Honda and Toyota to Hire Thousands of Software Engineers to Compete With Tesla
Honda Motor is set to make a significant shift in its business strategy by doubling its number of software programmers to 10,000 by 2030. This move is aimed at transitioning from traditional manufacturing to a software-driven model, similar to that of Tesla. Japanese automakers, including Honda, have been considered laggards in the electric vehicle (EV) market, which is one of the key drivers in the strategy shift for some.
In a bid to strengthen its software capabilities, Honda plans to enhance its partnership with KPIT Technologies, an Indian software developer. The revised partnership will result in an increase of 1,100 software engineers working for Honda, bringing the total to 2,000. Additionally, Honda will hire more software experts, with the goal of establishing a dedicated software engineering team comprising both internal and external talent.
Toyota, the world’s largest automaker, is also expanding its software engineering workforce. The company plans to retrain approximately 9,000 employees by 2025, with a focus on those involved in production and sales. This effort is aimed at bolstering Toyota’s EV and autonomous driving businesses. The company aims to have 18,000 software engineers by 2025 throughout its group, with its autonomous driving unit playing a crucial role in this software-focused approach.
Japanese automakers view Tesla as a model for improving the profitability of automotive manufacturing. One of Tesla’s strengths lies in its software development, as the company continuously provides software upgrades to enhance the features of its vehicles. This approach enables Tesla to keep its vehicles up to date and competitive in a cost-efficient manner.
Software development has become a crucial factor in determining a carmaker’s competitiveness, considering the increasing complexity of vehicles that now require a large number of electronic control units and millions of lines of code to function.
Rival automakers worldwide are also recognizing the significance of software engineering, and are making efforts to strengthen their capabilities in this area. For instance, General Motors now offers competitive salaries to IT engineers comparable to those offered by major tech companies. Mercedes-Benz plans to double its research and development personnel in Beijing to 2,000 by 2023, demonstrating the German automaker’s commitment to the Chinese auto market.
Despite these efforts, becoming as nimble as consumer device manufacturers remains a challenge for automakers. Volkswagen recently faced software development problems, leading to the delay of the launch of its Porsche Macan EV until 2024. Chinese EV manufacturers have chosen to prioritize product development over software development, and often rely on operating systems or autonomous driving systems developed by local computer companies like Huawei to reduce lead times.

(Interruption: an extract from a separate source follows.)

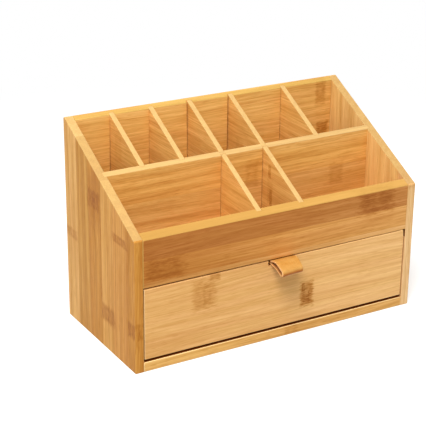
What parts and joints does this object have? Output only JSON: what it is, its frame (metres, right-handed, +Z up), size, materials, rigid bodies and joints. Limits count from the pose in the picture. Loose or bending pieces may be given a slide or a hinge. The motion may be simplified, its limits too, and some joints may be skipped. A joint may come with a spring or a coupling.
{
  "type": "bathroom organizer",
  "caption": "Bamboo desktop organizer with a sloping top, divided open compartments in two rows and a drawer with a folded leather pull",
  "frame": {"origin": "middle of the underside of the case, between its front and back faces", "axes": "+X to the right across the width, +Y from the drawer front to the back, +Z up"},
  "size_m": [0.3, 0.1645, 0.1987],
  "materials": {
    "side_bamboo": "laminated bamboo, upright grain, satin clear lacquer",
    "inner_bamboo": "laminated bamboo, satin clear lacquer",
    "panel_bamboo": "laminated caramel bamboo, grain across, satin clear lacquer",
    "base_bamboo": "laminated bamboo, grain across, satin clear lacquer",
    "divider_bamboo": "thin laminated bamboo, satin clear lacquer",
    "drawer_front_bamboo": "laminated pale bamboo, grain across, satin clear lacquer",
    "drawer_bamboo": "laminated bamboo, satin clear lacquer",
    "dowel_wood": "plain beech dowel",
    "tan_leather": "smooth tan strap leather",
    "screw_steel": "zinc plated"
  },
  "bodies": {
    "case": {"left_side": "side_bamboo", "right_side": "side_bamboo", "back_panel": "inner_bamboo", "front_panel": "panel_bamboo", "base_board": "base_bamboo", "compartment_floor": "inner_bamboo", "middle_divider": "divider_bamboo", "rear_divider_1": "divider_bamboo", "rear_divider_2": "divider_bamboo", "rear_divider_3": "divider_bamboo", "rear_divider_4": "divider_bamboo", "rear_divider_5": "divider_bamboo", "front_divider_1": "divider_bamboo", "front_divider_2": "divider_bamboo", "base_dowels": "dowel_wood", "front_panel_dowels": "dowel_wood", "back_panel_dowels": "dowel_wood"},
    "drawer": {"drawer_front": "drawer_front_bamboo", "drawer_left_side": "drawer_bamboo", "drawer_right_side": "drawer_bamboo", "drawer_back": "drawer_bamboo", "drawer_bottom": "drawer_bamboo", "drawer_dowels": "dowel_wood", "pull_tab": "tan_leather", "tab_screws": "screw_steel"}
  },
  "joints": [
    {"name": "drawer_slide", "type": "slide", "parent": "case", "child": "drawer", "axis": [0, -1, 0], "range_m": [0, 0.1]}
  ]
}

However, experts warn that Japanese carmakers may encounter difficulties in securing sufficient software engineering talent. The software-focused push of these automakers could be hindered by a shortage of skilled software engineers, according to Masashi Okada, a principal at management consultancy Arthur D. Little Japan. Overcoming this talent bottleneck will be crucial for Japanese automakers to successfully transition to a software-driven future and catch up with industry leaders in the EV market.
The increasing dominance of EVs in the automotive industry, along with stricter environmental regulations and consumer demand for sustainable transportation, has created a sense of urgency for Honda and Toyota. They recognize that software and technological innovation play a crucial role in the development and success of EVs. To compete effectively in the EV market, Honda and Toyota understand the importance of enhancing their software engineering capabilities.
Beyond the consumer experience, the companies recognize the need to develop sophisticated software systems for electric powertrains, battery management, autonomous driving features, and connectivity. These advancements are vital to improve the performance, efficiency, and overall user experience of their electric EVs.
By significantly increasing their software engineer headcount nd forming partnerships with software developers, Honda and Toyota aim to transition away from the legacy model of developing and manufacturing automobiles in favor of a software-based model to achieve their electrification goals.
These efforts will potentially position each company to offer vehicles that can rival the performance and features offered by Tesla and other EV manufacturers.